For a decade, Dr. Vladimir Mironov of the Medical University of South Carolina has been trying to grow meat in a lab. With an eerie mad-scientist tone, he discribes what he calls “Whole Organ Printing,” through a process called rapid prototyping. It seems he can crank out a working organ, but what matters to me is how it tastes. This organ Biofabrication, as it’s called, is the first step to growing KFC in a Petri dish. He pictures one day meat will be grown in huge, football field-sized laboratories, however his organs on work in theory. None have ever been put into a living being… yet!

            Speculation aside, what would become of us if Mironov succeeds in creating a convincing fake meat product? Granted, this is a very long-term goal for the Mironov-headed group. To introduce a product like this “costs $1 billion” says Mironov, not an economics expert but fairly well informed. The economic makeup of South Carolina would certainly change, as meat factories would start popping up like… (well, I can’t think of an appropriate end to that simile, but some of my ideas involved crude phallic references and high school promenades). Granted, the meat industry in general is a large contributor to global warming, so perhaps this would be for the best! The stubborn gastronome (such as myself) is unwilling, or at least skeptical, to accept a Petri dish Porterhouse into their hearts and stomachs. Think of it: with a homogenized labmeat, we would have no bones from which to derive stock, no gristle to give to the family dog after dinner, no delicious marrow to spread on a toasted baguette slice, and most of all, no difference between one chuck of science and the next! Part of what makes food and the food industry so successful and dynamic is the subtle differences between different animals, and the products thereof. I certainly wouldn’t pay $40 for a steak if I knew I could get the same meat in a McDouble for 99¢.
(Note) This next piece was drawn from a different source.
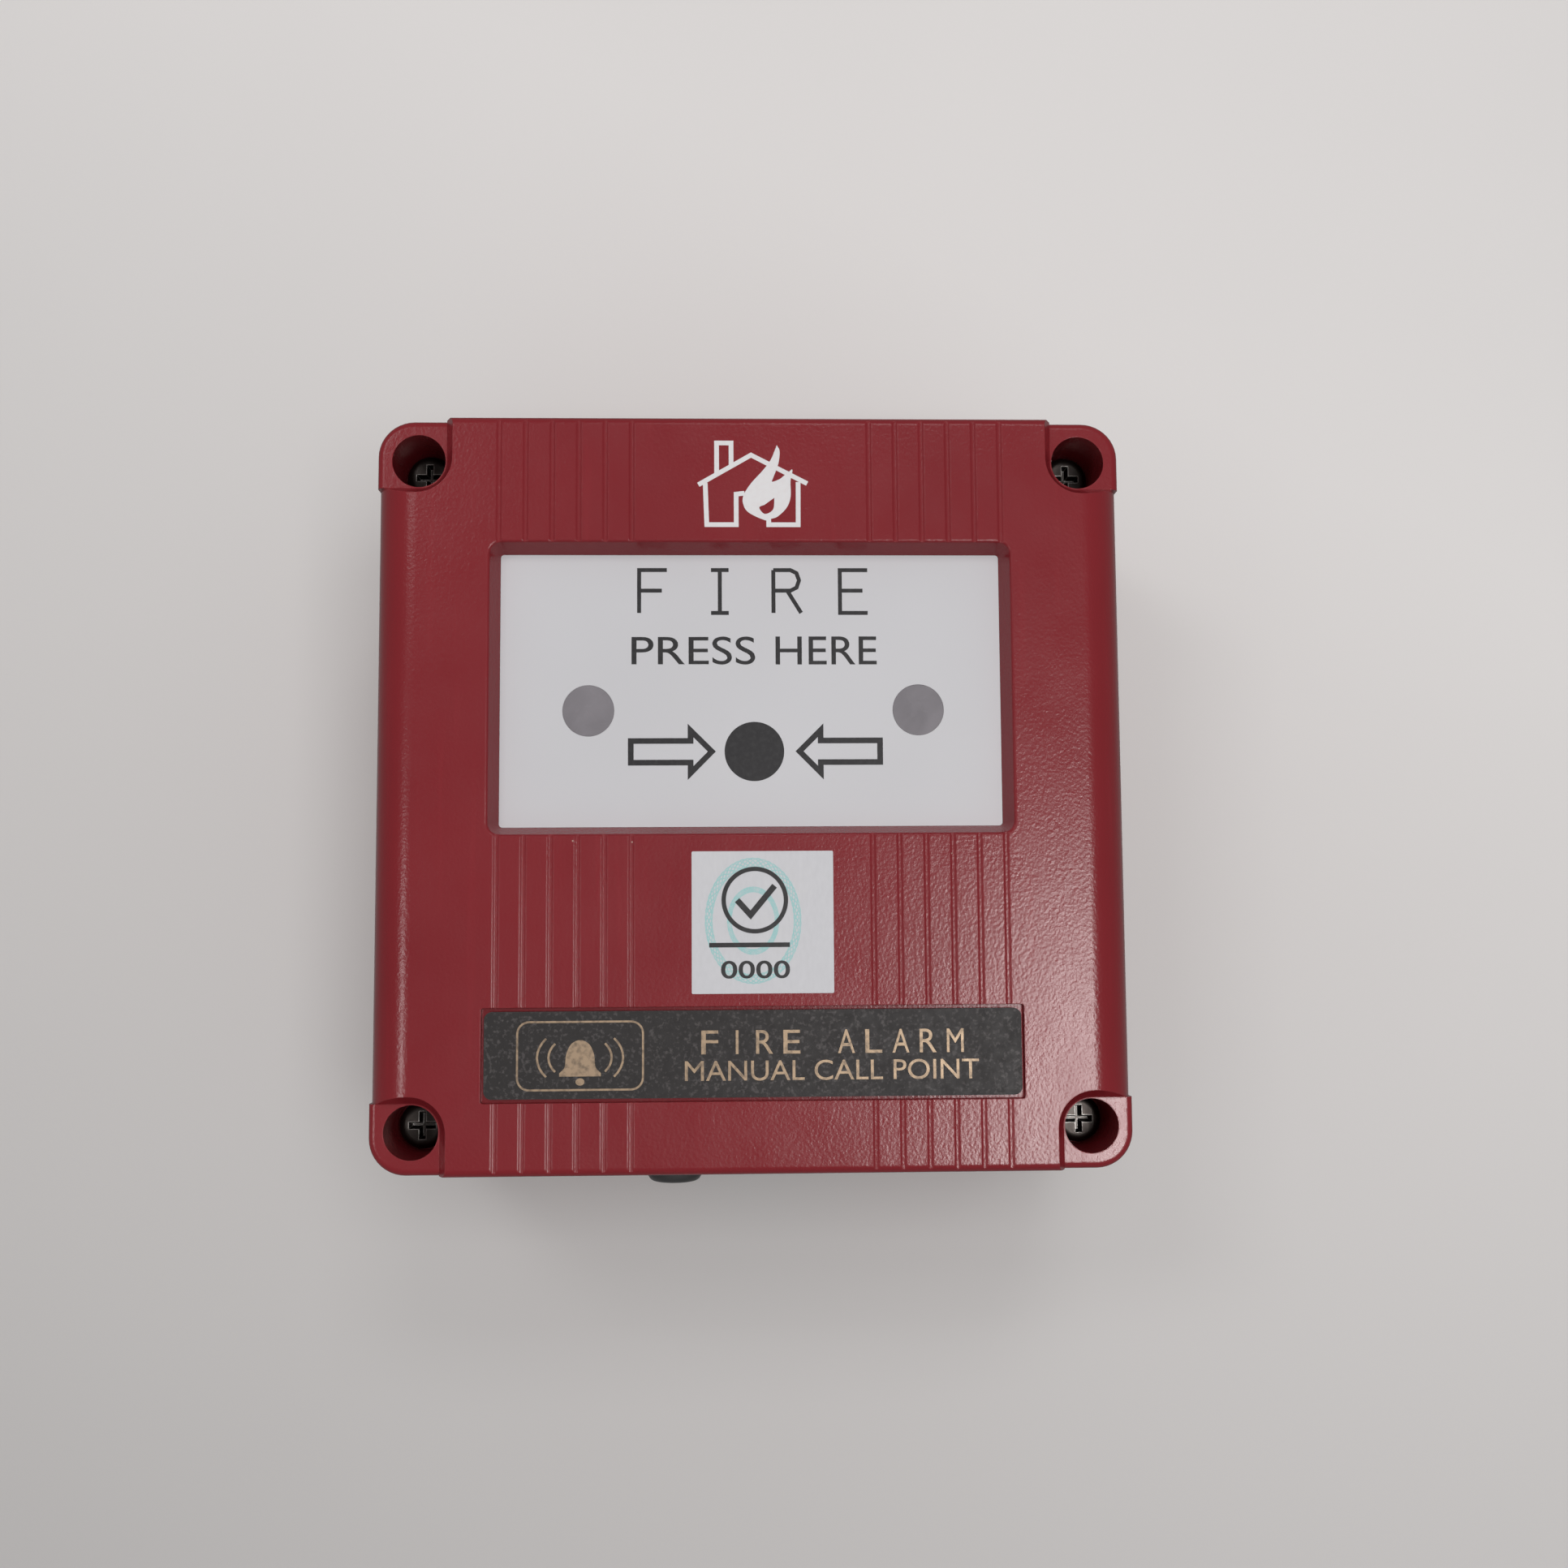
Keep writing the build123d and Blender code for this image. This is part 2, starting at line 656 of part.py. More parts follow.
with BuildPart() as circuit_board:
    with BuildSketch(front_plane(board_rear)):
        with Locations((0, board_z)):
            RectangleRounded(board_width, board_height, 1.5)
        with Locations(board_screw_sites):
            Circle(board_hole_radius, mode=Mode.SUBTRACT)
        with Locations(pin_sites):
            Circle(pin_hole_radius, mode=Mode.SUBTRACT)
    extrude(amount=board_rear - board_front)
save(circuit_board.part, "circuit_board")

save(small_screws(board_rear, board_screw_sites, 1.0, 6.5, 4.6, 1.8), "board_screws")

switch_front = -40.5
switch_width, switch_height = 11.0, 6.4
switch_bore_radius, switch_floor = 1.6, 0.4
with BuildPart() as microswitch:
    with BuildSketch(front_plane(board_front)):
        with Locations((press_x, press_z)):
            RectangleRounded(switch_width, switch_height, 0.4)
    extrude(amount=board_front - switch_front)
    with BuildSketch(front_plane(board_front - switch_floor)):
        with Locations((press_x, press_z)):
            Circle(switch_bore_radius)
    extrude(amount=board_front - switch_floor - switch_front, mode=Mode.SUBTRACT)
save(microswitch.part, "microswitch")

plunger_radius, plunger_edge_radius = 1.5, 0.6
plunger_tip_y = post_tip_y + 0.3
plunger_rear = -39.0
with BuildPart() as switch_plunger:
    with BuildSketch(front_plane(plunger_rear)):
        with Locations((press_x, press_z)):
            Circle(plunger_radius)
    extrude(amount=plunger_rear - plunger_tip_y)
    fillet(switch_plunger.faces().sort_by(Axis.Y)[0].edges(), radius=plunger_edge_radius)
save(switch_plunger.part, "switch_plunger")

pin_tip_y = board_rear + 1.2
with BuildPart() as switch_pins:
    with BuildSketch(front_plane(pin_tip_y)):
        with Locations(pin_sites):
            Rectangle(0.8, 0.5)
    extrude(amount=pin_tip_y - board_front)
save(switch_pins.part, "switch_pins")

led_tip_y, led_flange_height, led_flange_extra = -44.6, 1.0, 0.4
for name, site in zip(("led_left", "led_right"), led_sites):
    with BuildPart() as led:
        with BuildSketch(front_plane(board_front)):
            with Locations(site):
                Circle(led_radius + led_flange_extra)
        extrude(amount=led_flange_height)
        with BuildSketch(front_plane(board_front - led_flange_height)):
            with Locations(site):
                Circle(led_radius)
        extrude(amount=board_front - led_flange_height - led_tip_y)
        fillet(led.faces().sort_by(Axis.Y)[0].edges(), radius=led_radius - 0.1)
    save(led.part, name)

terminal_pitch = 5.08
terminal_count = 6
terminal_z, terminal_height, terminal_rise = -14.0, 10.0, 12.0
terminal_xs = [(i - (terminal_count - 1) / 2) * terminal_pitch for i in range(terminal_count)]
terminal_rear = board_rear + terminal_rise
terminal_low_z = terminal_z - terminal_height / 2
wire_y = board_rear + 5.0
wire_entry_width, wire_entry_height, wire_entry_length = 3.6, 4.6, 7.5
screw_well_radius = 1.9
clamp_wall, clamp_length = 0.5, 5.5
clamp_screw_radius, clamp_screw_length = 1.8, 2.0

with BuildPart() as terminal_block:
    with BuildSketch(Plane.YZ.offset(-terminal_pitch * terminal_count / 2 - 0.5)):
        with BuildLine():
            Polyline(
                (board_rear, terminal_low_z),
                (board_rear, terminal_low_z + terminal_height),
                (terminal_rear - 3.0, terminal_low_z + terminal_height),
                (terminal_rear, terminal_low_z + terminal_height - 2.0),
                (terminal_rear, terminal_low_z + 2.5),
                (terminal_rear - 3.5, terminal_low_z),
                (board_rear, terminal_low_z),
            )
        make_face()
    extrude(amount=terminal_pitch * terminal_count + 1.0)
    # wire funnels from below and screw wells from behind
    with BuildSketch(Plane.XY.offset(terminal_low_z)):
        with Locations([(x, wire_y) for x in terminal_xs]):
            Rectangle(wire_entry_width, wire_entry_height)
    extrude(amount=wire_entry_length, mode=Mode.SUBTRACT)
    with BuildSketch(front_plane(terminal_rear)):
        with Locations([(x, terminal_z) for x in terminal_xs]):
            Circle(screw_well_radius)
    extrude(amount=terminal_rear - wire_y - 2.0, mode=Mode.SUBTRACT)
save(terminal_block.part, "terminal_block")

with BuildPart() as terminal_clamps:
    with BuildSketch(Plane.XY.offset(terminal_low_z + 1.2)):
        with Locations([(x, wire_y) for x in terminal_xs]):
            Rectangle(wire_entry_width - 0.2, wire_entry_height - 0.2)
            Rectangle(
                wire_entry_width - 0.2 - 2 * clamp_wall,
                wire_entry_height - 0.4 - 2 * clamp_wall,
                mode=Mode.SUBTRACT,
            )
    extrude(amount=clamp_length)
save(terminal_clamps.part, "terminal_clamps")

with BuildPart() as terminal_screws:
    with BuildSketch(front_plane(terminal_rear - 1.2)):
        with Locations([(x, terminal_z) for x in terminal_xs]):
            Circle(clamp_screw_radius)
    extrude(amount=clamp_screw_length)
    with BuildSketch(front_plane(terminal_rear - 1.2)):
        with Locations([(x, terminal_z) for x in terminal_xs]):
            Rectangle(3.0, 0.6)
    extrude(amount=0.8, mode=Mode.SUBTRACT)
save(terminal_screws.part, "terminal_screws")

chip_site = (14.0, 16.0)
chip_width, chip_height, chip_thickness, chip_gap = 12.8, 7.5, 2.0, 0.4
lead_pitch, lead_rows, lead_count = 1.27, 9.0, 9
with BuildPart() as controller_chip:
    with BuildSketch(front_plane(board_rear + chip_gap + chip_thickness)):
        with Locations(chip_site):
            Rectangle(chip_width, chip_height)
    extrude(amount=chip_thickness)
    chamfer(controller_chip.faces().sort_by(Axis.Y)[-1].edges(), length=0.3)
    with BuildSketch(front_plane(board_rear + 1.0)):
        with Locations(chip_site):
            with GridLocations(lead_pitch, lead_rows, lead_count, 2):
                Rectangle(0.4, 1.6)
    extrude(amount=1.0)
save(controller_chip.part, "controller_chip")

capacitor_site, capacitor_radius, capacitor_height = (-20.0, 16.0), 4.0, 9.0
with BuildPart() as capacitor:
    with BuildSketch(front_plane(board_rear)):
        with Locations(capacitor_site):
            Circle(capacitor_radius)
    extrude(amount=-capacitor_height)
    fillet(capacitor.faces().filter_by(Axis.Y).sort_by(Axis.Y)[-1].edges(), radius=0.6)
save(capacitor.part, "capacitor")

resistors_site, resistor_thickness = (-2.0, 18.0), 0.6
with BuildPart() as chip_resistors:
    with BuildSketch(front_plane(board_rear + resistor_thickness)):
        with Locations(resistors_site):
            with GridLocations(4.0, 5.0, 3, 2):
                Rectangle(1.6, 3.2)
    extrude(amount=resistor_thickness)
save(chip_resistors.part, "chip_resistors")

# ---------------------------------------------------------------- nameplate and label
nameplate_width, nameplate_height, nameplate_thickness = 75.4, 12.1, 0.8
nameplate_corner_radius = 1.1
label_size, label_thickness = 20.0, 0.12
label_site = (1.4, -18.9)

with BuildPart() as nameplate:
    with BuildSketch(front_plane(front + nameplate_recess_depth)):
        with Locations((nameplate_x, nameplate_z)):
            RectangleRounded(nameplate_width, nameplate_height, nameplate_corner_radius)
    extrude(amount=nameplate_thickness)
save(nameplate.part, "nameplate")

with BuildPart() as approval_label:
    with BuildSketch(front_plane(front)):
        with Locations(label_site):
            RectangleRounded(label_size, label_size, 0.2)
    extrude(amount=label_thickness)
save(approval_label.part, "approval_label")

# ---------------------------------------------------------------- reset plug
plug_cap_radius, plug_cap_height, plug_edge_radius = 4.0, 2.9, 1.2
plug_stem_radius, plug_stem_length = 2.9, wall + 1.5
with BuildPart() as reset_plug:
    with BuildSketch(Plane.XY.offset(-half - plug_cap_height)):
        with Locations((latch_x, keyway_y)):
            Circle(plug_cap_radius)
    extrude(amount=plug_cap_height)
    fillet(reset_plug.faces().sort_by(Axis.Z)[0].edges(), radius=plug_edge_radius)
    with BuildSketch(Plane.XY.offset(-half)):
        with Locations((latch_x, keyway_y)):
            Circle(plug_stem_radius)
    extrude(amount=plug_stem_length)
    chamfer(reset_plug.faces().sort_by(Axis.Z)[-1].edges(), length=0.6)
save(reset_plug.part, "reset_plug")

# ---------------------------------------------------------------- blanked cable entry
entry_seal_thickness, entry_seal_radius = 1.0, 12.4
entry_head_radius, entry_head_height = 13.0, 2.5
entry_stem_length, entry_wall = 11.0, 2.0
coin_slot_length, coin_slot_width, coin_slot_depth = 17.0, 2.4, 1.4
locknut_radius, locknut_height = 12.0, 4.0
with BuildPart() as entry_seal:
    with BuildSketch(Plane.XY.offset(-half - entry_seal_thickness)):
        with Locations((0, entry_y)):
            Circle(entry_seal_radius)
            Circle(entry_radius, mode=Mode.SUBTRACT)
    extrude(amount=entry_seal_thickness)
save(entry_seal.part, "entry_seal")

with BuildPart() as entry_plug:
    with BuildSketch(Plane.XY.offset(-half - entry_seal_thickness - entry_head_height)):
        with Locations((0, entry_y)):
            Circle(entry_head_radius)
    extrude(amount=entry_head_height)
    fillet(entry_plug.faces().sort_by(Axis.Z)[0].edges(), radius=0.9)
    with BuildSketch(Plane.XY.offset(-half - entry_seal_thickness)):
        with Locations((0, entry_y)):
            Circle(entry_radius - 0.1)
    extrude(amount=entry_stem_length)
    with BuildSketch(Plane.XY.offset(-half - entry_seal_thickness / 2)):
        with Locations((0, entry_y)):
            Circle(entry_radius - entry_wall)
    extrude(amount=entry_stem_length, mode=Mode.SUBTRACT)
    # coin slot
    with BuildSketch(Plane.XY.offset(-half - entry_seal_thickness - entry_head_height)):
        with Locations((0, entry_y)):
            SlotOverall(coin_slot_length, coin_slot_width)
    extrude(amount=coin_slot_depth, mode=Mode.SUBTRACT)
save(entry_plug.part, "entry_plug")

with BuildPart() as entry_locknut:
    with BuildSketch(Plane.XY.offset(-inner_half)):
        with Locations((0, entry_y)):
            RegularPolygon(radius=locknut_radius, side_count=6, major_radius=False)
            Circle(entry_radius - 0.05, mode=Mode.SUBTRACT)
    extrude(amount=locknut_height)
save(entry_locknut.part, "entry_locknut")

# ---------------------------------------------------------------- rear grommet
grommet_bore_radius = 6.0
grommet_lip_width, grommet_lip_height = 1.5, 1.5
with BuildPart() as rear_grommet:
    with BuildSketch(front_plane(0)):
        with Locations((0, grommet_z)):
            Circle(grommet_recess_radius - 0.1)
    extrude(amount=grommet_recess_depth)
    with BuildSketch(front_plane(-grommet_recess_depth)):
        with Locations((0, grommet_z)):
            Circle(cable_hole_radius - 0.05)
    extrude(amount=wall - grommet_recess_depth)
    with BuildSketch(front_plane(-wall)):
        with Locations((0, grommet_z)):
            Circle(cable_hole_radius + grommet_lip_width)
    extrude(amount=grommet_lip_height)
    with BuildSketch(front_plane(0)):
        with Locations((0, grommet_z)):
            Circle(grommet_bore_radius)
    extrude(amount=wall + grommet_lip_height, mode=Mode.SUBTRACT)
save(rear_grommet.part, "rear_grommet")
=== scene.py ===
import json
import math

import bpy
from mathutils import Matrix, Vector
from mathutils.geometry import delaunay_2d_cdt


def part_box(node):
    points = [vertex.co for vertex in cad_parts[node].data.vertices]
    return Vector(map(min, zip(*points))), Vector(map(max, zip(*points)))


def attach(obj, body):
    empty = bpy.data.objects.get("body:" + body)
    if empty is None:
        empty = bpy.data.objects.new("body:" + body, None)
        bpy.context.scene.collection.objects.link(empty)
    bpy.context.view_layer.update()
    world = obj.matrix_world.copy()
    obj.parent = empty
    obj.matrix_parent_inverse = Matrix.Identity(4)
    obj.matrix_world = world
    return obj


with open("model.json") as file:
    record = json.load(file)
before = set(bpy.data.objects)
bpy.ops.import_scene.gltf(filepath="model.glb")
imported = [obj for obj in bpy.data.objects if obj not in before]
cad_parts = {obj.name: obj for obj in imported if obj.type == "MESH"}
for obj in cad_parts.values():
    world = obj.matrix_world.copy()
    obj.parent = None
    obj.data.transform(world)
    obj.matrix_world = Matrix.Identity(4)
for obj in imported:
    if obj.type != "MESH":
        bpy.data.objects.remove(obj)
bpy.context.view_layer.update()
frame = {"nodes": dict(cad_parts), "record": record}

# Looks for the manual call point. Metres, in the CAD frame: the wall is y = 0,
# the front faces -Y and +Z is up. Prints are measured in millimetres.

MM = 0.001

# ---------------------------------------------------------------- camera
LENS = 38.2
SENSOR = 36.0
CAMERA_PLACE = (-0.0034, -0.2913, -0.01975)
CAMERA_TURN = (94.9443, 0.3810, -1.8972)

# ---------------------------------------------------------------- colours, linear
RED = (0.203, 0.0150, 0.0205)
PLATE_WHITE = (0.595, 0.593, 0.615)
LENS_GREY = (0.212, 0.199, 0.215)
FRAME_BLACK = (0.030, 0.030, 0.033)
CHASSIS_GREY = (0.36, 0.37, 0.38)
ACETAL = (0.68, 0.65, 0.56)
RUBBER_BLACK = (0.018, 0.018, 0.019)
STEEL = (0.60, 0.60, 0.62)
DARK_STEEL = (0.045, 0.039, 0.036)
ZINC = (0.62, 0.62, 0.58)
BRASS = (0.70, 0.50, 0.20)
NAMEPLATE = (0.030, 0.027, 0.027)
LABEL = (0.585, 0.585, 0.61)
BOARD_GREEN = (0.012, 0.10, 0.040)
TERMINAL_GREEN = (0.018, 0.22, 0.07)
CHIP_BLACK = (0.020, 0.020, 0.021)
SLEEVE_BLUE = (0.016, 0.022, 0.075)
LED_CLEAR = (0.78, 0.77, 0.74)
INK_BLACK = (0.024, 0.023, 0.025)
INK_WHITE = (0.72, 0.71, 0.72)
INK_GOLD = (0.31, 0.225, 0.150)
INK_TEAL = (0.33, 0.56, 0.56)
WALL_PAPER = (0.775, 0.756, 0.748)
COOL_WHITE = (1.0, 0.99, 0.985)
WARM_WHITE = (1.0, 0.98, 0.97)
KEY_WHITE = (1.0, 0.985, 0.98)
SKY = (0.90, 0.89, 0.885, 1.0)
SKY_STRENGTH = 0.33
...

Most people seemed content eating Taco Bell’s “seasoned beef” for years before a lawsuit emerged claiming that the sinister cinnabar sludge was only allegedly 36% beef. How little do most people really think about the earthly origins of their food? Comfort Zones aside, does it not bother anyone else that the meat aisle in any given grocery store doesn’t make so much as a nod to the fact that the cellophane-wrapped hunks of protein were once part of a living creature? Even butcher shops are sterilized! It’s hard to find a primal cut in Boston, let alone one on display! Would people be more or less inclined to eat meat if there were more obvious connectivity between their Big Mac and Bessie who birthed it? I, being particularly food-obsessed, like to know where my food comes from, and what’s in it, and what it’ll do to me.